If L’Institut allows us to trace Nouvel’s light fixation back to at least to the 80s, the architect is on record as stating that his obsession with the interplay between light and architecture started far earlier, in the 60s, and to the time when he first visited the Sainte-Chapelle, a Gothic royal chapel inside the Palais de la Cité, a medieval royal residence in the heart of Paris.

Commissioned in the 1230s by the French King Louis IX, Sainte-Chapelle was conceived as a building-sized reliquary for the display of the monarch’s collection of prized artefacts, which included one of the most important relics in medieval Christendom, an object that was believed to be the Crown of Thorns of Jesus’s Passion.

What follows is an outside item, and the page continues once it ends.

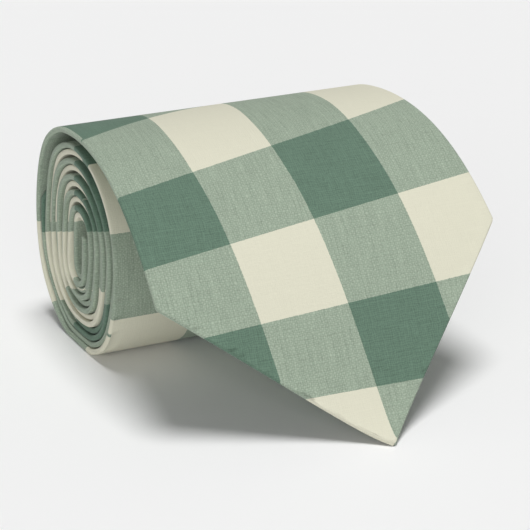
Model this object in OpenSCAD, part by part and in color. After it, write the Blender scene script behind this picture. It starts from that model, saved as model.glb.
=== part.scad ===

As fanciful as it may sound, there is more than a passing similarity between Nouvel’s latest achievement and the structure that inspired him as a teenager, both of which, coincidentally, were completed in around 7 years.

Although they may be separated by more than 700 years, both the Louvre Abu Dhabi and Saint-Chapelle are exquisite display cases designed to house the most precious artefacts known to humankind. Both are also projects that pushed their builders to new heights of aesthetic and technical achievement achieved in pursuit of beauty at its most immaterial and ephemeral, the mastery of the play and transcendent effects of light.